The Business and Community Affairs Committee on Jan. 2 continued a multi-meeting discussion on creating a tax increment finance (TIF) master plan, reviewing draft project-area maps and conservative revenue projections aimed primarily at the Griffin state-owned property and adjacent commercial corridors.
The draft plan focuses on several increment districts, with staff presenting a large Griffin project area that would include Griffin Park, the Griffin Memorial Hospital property, parts of the Flood Avenue corridor and the Porter corridor. Catherine Walker, the city’s former attorney, said the preliminary, conservative estimate for total project costs across the proposed project area was “around $61,000,000” over a 25-year horizon.
Why it matters: A TIF plan would let the city dedicate future growth in property and certain non-dedicated sales-tax revenue within defined boundaries to pay for public improvements, development assistance and property acquisition. Committee members discussed using TIF proceeds for infrastructure, façade or small-business grants, chapel restoration, parks and potential purchase of Griffin Park and Sutton Wilderness.
Walker described how staff divided the project area into multiple increment districts to concentrate taxable redevelopment where it is likely to occur. For an example increment district near North Flood and Robinson staff used cautious development assumptions — roughly $2,000,000 of potential private investment and about 20,000 square feet of retail over 25 years. For a downtown-adjacent increment that includes hospital property staff estimated about $20,000,000 of potential development investment and roughly 30,000 square feet of retail over 25 years. For Griffin — the largest increment district — staff used an urban-mixed assumption tied to the ULI report and estimated about $80,000,000 of potential development with roughly 100,000 square feet of retail over 25 years.
Walker said staff modeled a 60% split of future non-dedicated sales-tax growth to the TIF district (matching an approach used in a prior city plan) and assumed the full increment of ad valorem (property tax) growth would be available to the TIF where new taxable property is created. "You can combine all of those and then choose any project within the project area and use those funds to cover that," Walker said, describing how revenues from multiple increment districts can fund projects inside the larger project area.
Committee members asked about financing options. Walker said the city could issue revenue bonds backed by pledged TIF revenues if there is sufficient documentation and commitments to satisfy lenders.
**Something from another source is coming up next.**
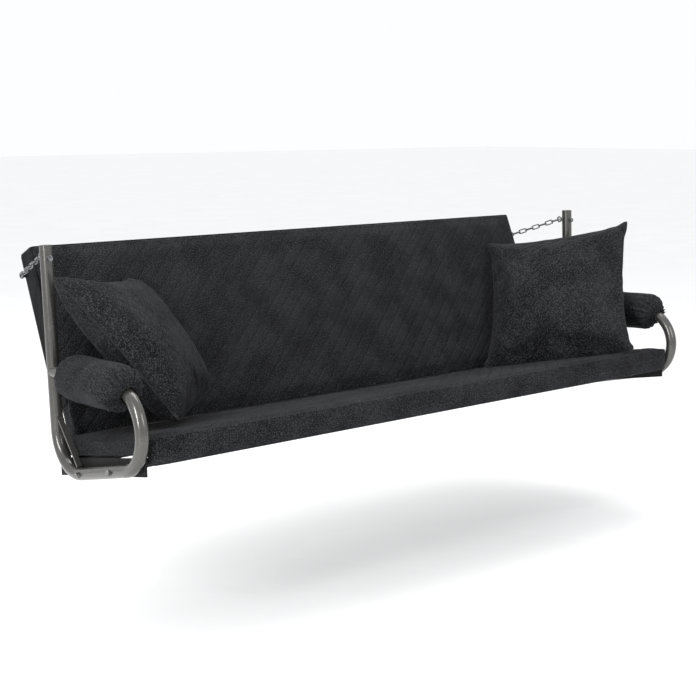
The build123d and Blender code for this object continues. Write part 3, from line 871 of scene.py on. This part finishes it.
def sleeve_radius(s, seed):
    """Radius round one ring, with pleats near the two gathers."""
    front = max(s - FRILL, 0.0)
    rear = max(sleeve_length - s, 0.0)
    swell_front = math.sin(min(front / 0.026, 1) * math.pi / 2) ** 0.6
    swell_rear = math.sin(min(rear / 0.034, 1) * math.pi / 2) ** 0.55
    base = NECK_R + (SLEEVE_R - NECK_R) * min(swell_front, swell_rear)
    pleats = np.sin(17 * angles + seed) + 0.6 * np.sin(29 * angles + 2.1 * seed)
    pleats = pleats + 0.35 * np.sin(11 * angles - seed)
    close = max(math.exp(-front / 0.020), 0.8 * math.exp(-rear / 0.014))
    slack = 0.0007 * np.sin(3 * angles + 40 * s + seed) + 0.0006 * np.sin(5 * angles - 61 * s)
    swell = (base - 0.0172) / (SLEEVE_R - 0.0172)
    radius = base + (pleats - 1.2) * close * 0.0085 * (0.12 + swell) + slack * swell
    if s < FRILL:
        flare = (FRILL - s) / FRILL
        radius = 0.0182 + 0.0105 * flare + 0.0045 * flare * np.sin(13 * angles + seed)
        radius = radius + 0.002 * flare * np.sin(31 * angles)
    return np.maximum(radius, BORE_R + 0.0008)


def make_bolster(name, side, seed):
    """Rings along the arm, back again inside, and round to the first."""
    stations = np.concatenate([
        np.linspace(0, 0.060, 34),
        np.linspace(0.066, sleeve_length - 0.055, 36),
        np.linspace(sleeve_length - 0.050, sleeve_length, 26),
    ])
    points, flat, faces = [], [], []
    for inner in (False, True):
        for s in stations if not inner else stations[::-1][::4]:
            centre, out = arm_path(s)
            radius = np.full(ROUND, BORE_R) if inner else sleeve_radius(s, seed)
            for angle, r in zip(angles, radius):
                y, z = centre + out * math.sin(angle) * r
                points.append((side * ARM_X + math.cos(angle) * r, y, z))
                flat.append((s, angle * SLEEVE_R, r))
    rings = len(points) // ROUND
    for a in range(rings):
        b = (a + 1) % rings
        for i in range(ROUND):
            j = (i + 1) % ROUND
            faces.append((a * ROUND + i, a * ROUND + j, b * ROUND + j, b * ROUND + i))
    made = plain_mesh(name, points, faces)
    keep_flat(made, np.array(flat))
    made.data.materials.append(finishes["outdoor_fabric"])
    turned = bmesh.new()
    turned.from_mesh(made.data)
    bmesh.ops.recalc_face_normals(turned, faces=turned.faces)
    turned.to_mesh(made.data)
    turned.free()
    made.data.shade_smooth()
    return made


for word, side in (("left", -1), ("right", 1)):
    bolster = make_bolster(f"bolster_{word}_soft", side, 1.3 + side)
    subdivide(bolster, 1)
    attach(bolster, "bench")
    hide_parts(f"bolster_{word}")
    print("bolster", word, "squares:", len(bolster.data.polygons))

# %% [markdown]
# ## The two pillows
#
# A pillow is two square panels sewn at their edges and stuffed. The middle
# swells, the edges pull in between the corners, and the corners stay out as
# ears. It starts thin and is filled by the cloth simulation, and small folds are
# added near its seams. Then it is set down on the seat and leant on the back, and
# every point that would sink into the seat, the back or a bolster is pressed out
# to its surface.

# %% Pillow shape
def pillow_cover(name, width, height, thickness, pinch):
    """Two panels that meet at a seam, pulled in between the corners."""
    count = 48
    units, faces, index = box_grid(count, count, 2)
    a, b, c = units[:, 0], units[:, 1], units[:, 2]
    x = a * width / 2 * (1 - pinch * (1 - b ** 2) * np.abs(a) ** 2)
    y = b * height / 2 * (1 - pinch * (1 - a ** 2) * np.abs(b) ** 2)
    dome = (np.clip(1 - np.abs(a) ** 2.4, 0, 1) * np.clip(1 - np.abs(b) ** 2.4, 0, 1)) ** 0.55
    z = c * (0.0012 + dome * thickness / 2)
    made = plain_mesh(name, np.stack([x, y, z], axis=1), faces)
    keep_flat(made, np.stack([a * width / 2, b * height / 2, c * 0.01], axis=1))
    made.data.materials.append(finishes["quilted_fabric"])
    seam = [index[i, 0, 1] for i in range(count)]
    seam += [index[count, j, 1] for j in range(count)]
    seam += [index[i, count, 1] for i in range(count, 0, -1)]
    seam += [index[0, j, 1] for j in range(count, 0, -1)]
    return made, seam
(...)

She also said the city could cash-flow projects from the general fund and later reimburse the general fund from TIF receipts. The committee noted both opportunities and risks; one member observed that using large up-front general-fund advances to acquire property (for example, Sutton Wilderness or Griffin Soccer Park) could consume future budget flexibility.
Staff described possible eligible uses in two broad categories: assistance and development financing (for example, façade or small-business grants, employment-generation incentives and development agreements) and public infrastructure (streets, water and sewer, streetscape, landscaping, park improvements and restoration projects such as a chapel restoration noted in the presentation).
Next steps and outstanding items: staff will continue refining projections and formulas, return with a draft project plan and maps, and follow up on appraisals and state processes. Walker said the state appraisal work (through OMES) is under way and that a willing buyer/seller relationship with the state property could make the state a “willing applicant” to advance a TIF. The committee directed staff to return with additional detail on the South Norman area projections and with cost estimates for illustrative projects such as a North Flood streetscape.
The committee did not take any formal vote; staff will bring the refined draft project plan, updated maps and additional financial detail to a future meeting for further consideration and potential formal action.